Итак, дух побеждает, но на что тратит этот драгоценный остаток писатель? Увы. Единственной формой демонстрации независимости человеческого духа по-прежнему оказывается злая насмешка над попытками человечества облегчить свое существование с помощью принципов и законов. Всю свою страсть автор тратит, чтобы свести счеты с тем, что в известных интеллектуальных кругах называется "цифровой Освенцим".
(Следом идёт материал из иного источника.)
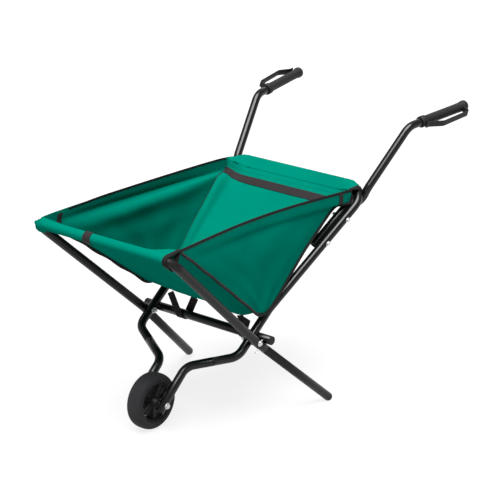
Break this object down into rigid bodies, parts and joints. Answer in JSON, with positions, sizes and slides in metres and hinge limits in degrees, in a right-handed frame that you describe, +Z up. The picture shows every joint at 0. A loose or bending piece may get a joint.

Обычно Пелевин очень ловко вкрапляет в повествование какие-то намеки на актуальные события прошедшего года. На этот раз он проявил удивительную сдержанность, взяв в качестве триггеров всего два сюжета. Он обыгрывает историю с фильмом "Матильда" — это предсказуемо; в романе речь идет о фильме, в котором представлена канонизированная к тому времени (дело происходит в конце XXI века) Ангела Меркель, именно ее изображение сочли оскорбительным новые фундаменталисты. Вторым объектом насмешки выбран почему-то фильм Кончаловского "Рай", но Пелевин высмеивает тут, вслед за автором, тему французского Сопротивления. Часто и без толку повторяемая фраза "Европа легла под Гитлера" тут реализована буквально. Почему именно вопрос о подлинности французского Сопротивления вызывает такую озабоченность в России? Наконец, Пелевин высмеивает попытки что-то объяснить с помощью философии, то есть с помощью "разума". А также — попутно — Голливуд, субкультуры, права человека, опять-таки толерантность и секс-меньшинства и в целом все то, что принято называть гуманизмом. Поразительно, но со временем Пелевин превратился в консерватора духа, телевизионного ортодокса. Автор мог бы запросто разделить студию или кафедру с учеными мужами, которые размышляют об упадке Запада, близкой смерти Евросоюза и об ужасе глобализма. Рецензент склонен считать, что это в своем роде компенсация: понимая, в какую кабалу попал он сам (писать по роману в год — это и есть кабала), Пелевин предпочитает, однако, считать, что эта засада случилась не лично с ним, а с миром в целом и он всего лишь заложник ужасных обстоятельств. Довольно распространенная концепция и столь же узнаваемая. Достаточно включить телевизор.